The container is a makeup bag, also from Target; one side holds medicine while the other holds feminine products. The only major medicine missing is malaria tablets. We’ll try to pick those up in Australia.

Toiletries and laundry kit: The toiletries part was pretty easy. Doing laundry in the sink requires a few things, and a few just make your life easier. Toiletries are as follows:

  • Toothbrush with cover (each)

    Laundry kit and toiletries, ignore the stuff at the top

  • Razor with cover (each)
  • Deodorant (each)
  • Quick-dry travel towel
  • Nail clippers
  • Tweezers
  • Floss
  • Toothpaste
  • Multipurpose soap bar (also works as shampoo and shaving cream)
  • Hand lotion, lip balm, mascara, lip gloss (Katie only)

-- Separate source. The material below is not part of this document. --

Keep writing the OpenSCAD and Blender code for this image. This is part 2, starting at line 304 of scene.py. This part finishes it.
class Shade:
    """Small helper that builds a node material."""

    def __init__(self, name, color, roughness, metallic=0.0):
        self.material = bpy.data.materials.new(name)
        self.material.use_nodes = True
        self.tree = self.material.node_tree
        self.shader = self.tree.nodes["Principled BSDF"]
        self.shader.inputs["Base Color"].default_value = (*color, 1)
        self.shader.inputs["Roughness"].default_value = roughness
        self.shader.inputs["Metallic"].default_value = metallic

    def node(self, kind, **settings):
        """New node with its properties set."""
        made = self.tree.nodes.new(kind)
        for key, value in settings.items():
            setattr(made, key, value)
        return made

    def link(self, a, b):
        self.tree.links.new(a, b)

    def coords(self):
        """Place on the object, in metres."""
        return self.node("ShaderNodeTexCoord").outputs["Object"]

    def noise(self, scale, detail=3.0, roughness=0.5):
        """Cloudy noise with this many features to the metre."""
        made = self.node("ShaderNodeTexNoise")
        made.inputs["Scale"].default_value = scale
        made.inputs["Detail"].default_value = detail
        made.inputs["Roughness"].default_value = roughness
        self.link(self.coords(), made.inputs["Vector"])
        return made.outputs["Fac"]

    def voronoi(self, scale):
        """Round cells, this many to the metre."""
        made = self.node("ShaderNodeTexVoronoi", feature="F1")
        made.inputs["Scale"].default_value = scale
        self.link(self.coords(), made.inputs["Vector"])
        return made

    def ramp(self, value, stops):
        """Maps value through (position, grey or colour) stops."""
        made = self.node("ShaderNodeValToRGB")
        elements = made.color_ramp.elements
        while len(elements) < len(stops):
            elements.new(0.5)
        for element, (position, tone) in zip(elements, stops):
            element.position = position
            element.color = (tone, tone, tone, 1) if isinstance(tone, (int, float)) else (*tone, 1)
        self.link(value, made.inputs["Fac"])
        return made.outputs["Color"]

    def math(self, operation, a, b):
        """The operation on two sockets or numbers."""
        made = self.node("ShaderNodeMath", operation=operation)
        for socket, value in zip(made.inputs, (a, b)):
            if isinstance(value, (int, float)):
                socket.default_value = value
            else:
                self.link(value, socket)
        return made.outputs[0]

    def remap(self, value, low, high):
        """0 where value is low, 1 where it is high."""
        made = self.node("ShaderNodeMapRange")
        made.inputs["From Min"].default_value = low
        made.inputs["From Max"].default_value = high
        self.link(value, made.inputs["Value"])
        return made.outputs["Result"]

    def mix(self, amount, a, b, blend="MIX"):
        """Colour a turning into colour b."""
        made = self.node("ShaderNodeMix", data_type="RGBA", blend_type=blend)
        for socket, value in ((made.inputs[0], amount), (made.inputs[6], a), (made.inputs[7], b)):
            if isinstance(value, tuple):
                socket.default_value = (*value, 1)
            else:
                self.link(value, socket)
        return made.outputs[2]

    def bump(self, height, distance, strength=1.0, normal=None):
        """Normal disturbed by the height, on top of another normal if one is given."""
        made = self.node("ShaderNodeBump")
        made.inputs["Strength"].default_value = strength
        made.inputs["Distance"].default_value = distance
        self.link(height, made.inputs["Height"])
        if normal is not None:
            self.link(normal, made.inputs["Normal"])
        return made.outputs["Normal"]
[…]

  • Universal sink stopper (necessary)
  • Detergent (necessary)
  • Bungee cord laundry line (probably not totally necessary, but much much better than drying your clothes on the floor)
  • 2 inflatable hangers, for ease of drying (nice to have)

Guidebooks: We have a few, for the first few countries on our trip. We’ll ditch/ trade these as we don’t need them anymore.

Our trusty backpacks

The things that hold things, clockwise from top left:

  • Bob’s 65 liter backpack (blue and gray)
  • Katie’s 42 liter backpack (red and gray)
  • Bob’s 18 liter daypack (black)
  • Money belts
  • Katie’s travel purse
  • Expandable tote bag (blue)
  • Pillowcases (the reason why is explained below)

Miscellaneous: We’re carrying a tent for the first part of our trip since we expect to use it a lot in Australia and New Zealand; we’ll probably send it back home after that. We each have a silk sleeping bag liner and a pillowcase. The sleeping bag liner is for camping as well as for hostels and guesthouses, who may not provide bedding or the bedding might look dirty. When we need a pillow, we can stuff the pillowcase with clothes. Voila! Instant bedding set. We also have colored pencils, a sketchbook each, a journal each, and playing cards. A cutlery set is useful when self-catering. Crosswords and sudoku puzzles help pass the time on planes. A sewing kit and duct tape fixes things that break. Umbrellas keep you dry and keep the sun off. Ziploc bags come in handy. Finally, the two most important things: passports and wallets!